» **Given task**: All of the material below is to be repeated exactly.
+++ Collected data +++
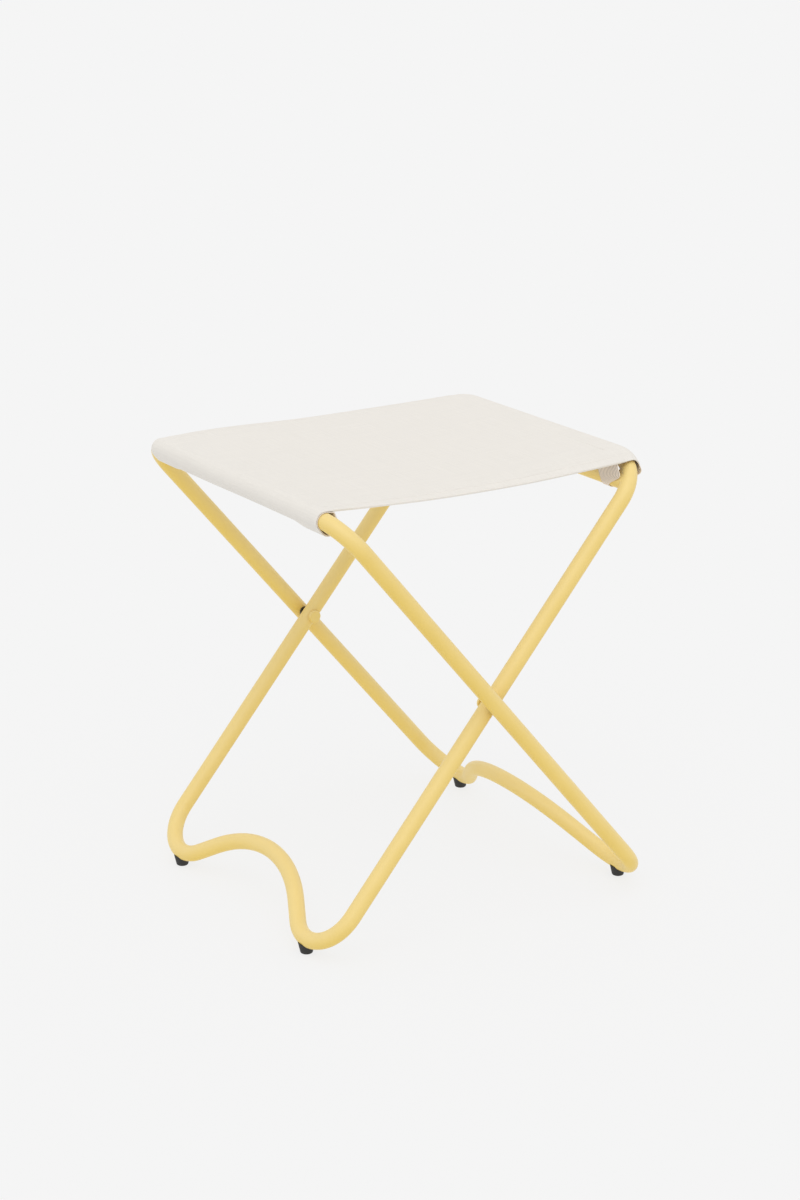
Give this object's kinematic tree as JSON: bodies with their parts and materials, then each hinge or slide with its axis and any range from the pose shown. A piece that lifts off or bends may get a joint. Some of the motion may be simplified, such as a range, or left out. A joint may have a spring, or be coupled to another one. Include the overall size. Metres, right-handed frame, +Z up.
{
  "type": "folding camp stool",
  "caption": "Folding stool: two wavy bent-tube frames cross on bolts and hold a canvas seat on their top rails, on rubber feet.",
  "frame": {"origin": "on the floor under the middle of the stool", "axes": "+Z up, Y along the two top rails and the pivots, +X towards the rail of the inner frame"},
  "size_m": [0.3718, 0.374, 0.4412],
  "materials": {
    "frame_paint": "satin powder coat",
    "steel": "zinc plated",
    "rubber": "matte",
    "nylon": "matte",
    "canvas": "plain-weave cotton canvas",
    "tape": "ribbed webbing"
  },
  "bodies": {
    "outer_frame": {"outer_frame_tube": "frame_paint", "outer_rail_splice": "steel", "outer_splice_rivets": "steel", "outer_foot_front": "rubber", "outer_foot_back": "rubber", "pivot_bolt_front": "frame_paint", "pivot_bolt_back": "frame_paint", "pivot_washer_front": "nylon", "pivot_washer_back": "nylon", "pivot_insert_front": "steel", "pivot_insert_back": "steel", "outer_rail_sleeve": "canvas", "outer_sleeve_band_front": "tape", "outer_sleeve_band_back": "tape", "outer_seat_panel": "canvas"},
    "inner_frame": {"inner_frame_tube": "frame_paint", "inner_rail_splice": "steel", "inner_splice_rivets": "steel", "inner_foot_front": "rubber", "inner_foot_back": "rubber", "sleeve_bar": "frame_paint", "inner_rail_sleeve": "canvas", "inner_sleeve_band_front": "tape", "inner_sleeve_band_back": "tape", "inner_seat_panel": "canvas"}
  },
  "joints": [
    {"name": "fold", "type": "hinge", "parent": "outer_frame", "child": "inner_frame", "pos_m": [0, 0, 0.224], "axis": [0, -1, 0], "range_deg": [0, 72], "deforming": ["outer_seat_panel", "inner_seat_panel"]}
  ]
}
+++
» **Solution to this exercise**:
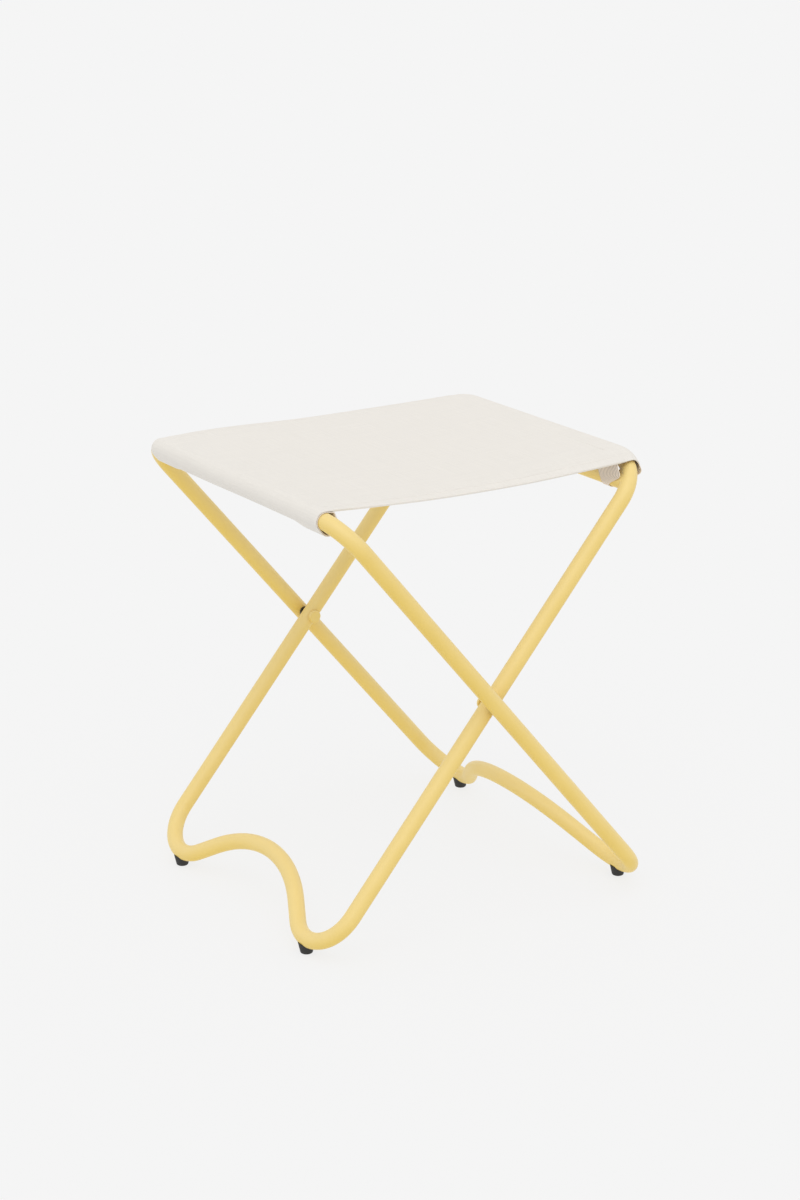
Give this object's kinematic tree as JSON: bodies with their parts and materials, then each hinge or slide with its axis and any range from the pose shown. A piece that lifts off or bends may get a joint. Some of the motion may be simplified, such as a range, or left out. A joint may have a spring, or be coupled to another one. Include the overall size. Metres, right-handed frame, +Z up.
{
  "type": "folding camp stool",
  "caption": "Folding stool: two wavy bent-tube frames cross on bolts and hold a canvas seat on their top rails, on rubber feet.",
  "frame": {"origin": "on the floor under the middle of the stool", "axes": "+Z up, Y along the two top rails and the pivots, +X towards the rail of the inner frame"},
  "size_m": [0.3718, 0.374, 0.4412],
  "materials": {
    "frame_paint": "satin powder coat",
    "steel": "zinc plated",
    "rubber": "matte",
    "nylon": "matte",
    "canvas": "plain-weave cotton canvas",
    "tape": "ribbed webbing"
  },
  "bodies": {
    "outer_frame": {"outer_frame_tube": "frame_paint", "outer_rail_splice": "steel", "outer_splice_rivets": "steel", "outer_foot_front": "rubber", "outer_foot_back": "rubber", "pivot_bolt_front": "frame_paint", "pivot_bolt_back": "frame_paint", "pivot_washer_front": "nylon", "pivot_washer_back": "nylon", "pivot_insert_front": "steel", "pivot_insert_back": "steel", "outer_rail_sleeve": "canvas", "outer_sleeve_band_front": "tape", "outer_sleeve_band_back": "tape", "outer_seat_panel": "canvas"},
    "inner_frame": {"inner_frame_tube": "frame_paint", "inner_rail_splice": "steel", "inner_splice_rivets": "steel", "inner_foot_front": "rubber", "inner_foot_back": "rubber", "sleeve_bar": "frame_paint", "inner_rail_sleeve": "canvas", "inner_sleeve_band_front": "tape", "inner_sleeve_band_back": "tape", "inner_seat_panel": "canvas"}
  },
  "joints": [
    {"name": "fold", "type": "hinge", "parent": "outer_frame", "child": "inner_frame", "pos_m": [0, 0, 0.224], "axis": [0, -1, 0], "range_deg": [0, 72], "deforming": ["outer_seat_panel", "inner_seat_panel"]}
  ]
}